La Suprema tiene en su favor la tradición, pues en el Semanario Judicial de la Federación se publican las sentencias relevantes desde hace muchas décadas. Pero le cuesta pasar a la modernidad: apenas se pueden leer en Internet 12 sentencias, de las que sólo dos corresponden a este año. Con todo, sus sesiones son públicas (aunque están precedidas de reuniones privadas de deliberación) y se emiten resúmenes de los debates y aun transcripciones de los mismos.
No ocurre así en tribunales y juzgados. La sola vastedad de su estructura (suman 540 esos órganos jurisdiccionales) y la cultura de sigilo que ha imperado en la administración de justicia dificulta en modo extraordinario la transparencia.
También la estorban, pues no contribuyeron a remover esos obstáculos, algunas disposiciones del Acuerdo del Consejo de la Judicatura del 12 de junio pasado, que mantienen los expedientes penales en la categoría de información reservada por un plazo de doce años a partir de su conclusión; o su modo de proteger la intimidad de las partes, que es información confidencial de suyo, salvo que las propias partes admitan la publicación de nombres y datos personales. Se estipuló en ese caso una peculiar modalidad de, digamos negativa ficta, pues las partes deben señalar si están de acuerdo en aquella publicidad “en la inteligencia de que la falta de aceptación expresa conlleva su oposición para que la sentencia respectiva se publique con dichos datos”.
Fue muy claro al concluir el foro sobre la transparencia judicial que ésta es requisito para la confianza pública en el poder, para desterrar la corrupción, para favorecer el desarrollo económico y para consolidar la democracia.
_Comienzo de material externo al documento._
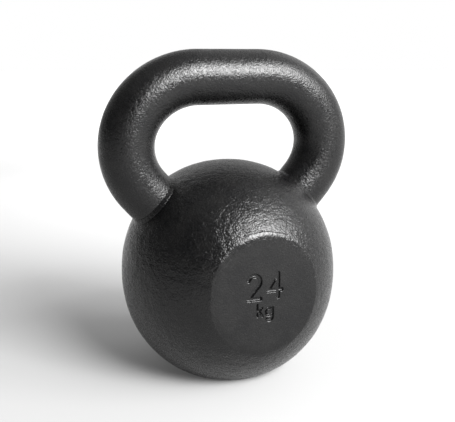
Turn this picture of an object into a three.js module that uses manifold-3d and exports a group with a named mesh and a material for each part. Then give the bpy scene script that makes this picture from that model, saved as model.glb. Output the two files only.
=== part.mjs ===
// A 24 kg kettlebell, in millimetres, +Z up.
//
// The origin is the centre of the flat base. X runs along the grip, and the flat face that carries
// the weight figures looks towards -Y.
//
// The bell is four pieces: a solid cast-iron ball, a round steel bar bent into the handle, whose two
// legs stand in blind sockets in the ball, and the weld bead that runs round each leg.

import * as THREE from "three";
import { mergeVertices } from "three/addons/utils/BufferGeometryUtils.js";
import Module from "manifold-3d";

const wasm = await Module();
wasm.setup();

// Ball. Its outline is a superellipse, turned about the upright axis.
const BALL_RADIUS = 87.1; // at its widest, level with its centre
const BALL_RISE = 90.6; // from its centre to its top
const BALL_FULLNESS = 2.08; // the outline's exponent: 2 is an ellipse, more is squarer
const BASE_DROP = 81; // the flat base lies this far under the ball's centre
const FACE_REACH = 76.8; // each flat face stands this far from the ball's middle plane

// Handle. A straight grip, an elliptical shoulder at each end, then a straight leg into the ball.
const BAR_RADIUS = 21.7;
const GRIP_HALF = 24.5; // half the straight part of the grip
const GRIP_RISE = 156; // the bar's centre above the ball's centre
const SHOULDER_REACH = 58; // the shoulder ellipse's half width, along X
const SHOULDER_DROP = 52.7; // the shoulder ellipse's half height, along Z
const SHOULDER_TURN = THREE.MathUtils.degToRad(128.7); // how far round its ellipse a shoulder goes

// Joint between a leg and the ball.
const SOCKET_DEPTH = 32; // along the leg, under the ball's surface
const LEG_END_GAP = 1.5; // between the leg's end and the socket's floor
const GAP = 0.3; // between touching pieces
const SOCKET_GAP = 0.6; // round the leg, all the way down the socket
const BEAD_WIDTH = 2.6; // the bead's reach up the leg and out over the ball
const BEAD_CROWN = 0.55; // how full the bead is: 0.5 is flat from toe to toe

// Weight figures, sunk into the face towards -Y. Places are measured from the face's middle.
const FIGURE_DEPTH = 1.6;
const DIGIT_HEIGHT = 18;
const DIGIT_STROKE = 3.2;
const DIGIT_BASE = -2;
const TWO_LEFT = -13.5;
const FOUR_LEFT = 2.2;
const UNIT_HEIGHT = 9; // of the letter k
const UNIT_STROKE = 1.9;
const UNIT_BASE = -15.5;
const K_LEFT = -6.1;
const G_LEFT = 0.5;
const JOINT_STEP = 0.6; // strokes that share a corner end this far apart, so no edges coincide
const CUTTER_PROUD = 1; // how far a figure's cutter reaches outside the face

// Proportions of the figures, as shares of their height.
const TWO_BOWL = 0.27; // radius
const FOUR_STEM = 0.46;
const FOUR_BAR = 0.3;
const FOUR_WIDTH = 0.62;
const K_WAIST = 0.3;
const K_ARM = 0.45;
const K_ARM_TOP = 0.68;
const K_LEG_OUT = 0.16; // where the leg leaves the arm
const K_LEG_UP = 0.43;
const G_BOWL = 0.31; // radius
const G_TAIL = 0.14;

// Facets.
const BALL_SIDES = 72;
const BALL_STEPS_UNDER = 16; // from the base up to the widest level
const BALL_STEPS_OVER = 24; // from there to the top
const BAR_SIDES = 24;
const BAR_STEPS = 60;
const BEAD_SIDES = 48;
const STROKE_SEGMENTS = 8; // of a stroke's half-round end
const ARC_STEP = THREE.MathUtils.degToRad(15); // of a curved stroke

const BALL_CENTRE = new THREE.Vector3(0, 0, BASE_DROP);

// Solids and geometries

function asSolid(geometry) {
  const bare = geometry.index ? geometry.toNonIndexed() : geometry.clone();
  bare.deleteAttribute("normal");
  bare.deleteAttribute("uv");
  const merged = mergeVertices(bare);
  return new wasm.Manifold(
    new wasm.Mesh({
      numProp: 3,
      vertProperties: merged.attributes.position.array,
      triVerts: new Uint32Array(merged.index.array),
    }),
  );
}

function asGeometry(solid) {
  const { vertProperties, triVerts } = solid.getMesh();
  const indexed = new THREE.BufferGeometry();
  indexed.setAttribute("position", new THREE.BufferAttribute(vertProperties, 3));
  indexed.setIndex(new THREE.BufferAttribute(triVerts, 1));
  const faceted = indexed.toNonIndexed();
  faceted.computeVertexNormals();
  return faceted;
}

// The ball's rounded surface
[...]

No hay sistemas infalibles: “Tribunal en fuga”, recién estrenada película con Dustin Hoffman y Gene Hackman basada en una novela de John Grisham muestra la vulnerabilidad del juicio por jurado. Pero elegir la penumbra para dictar los fallos, en vez de procesarlos a la luz pública estorba la concreción del ideal republicano de justicia. Que ya no sólo ha de ser pronta y expedita sino también transparente.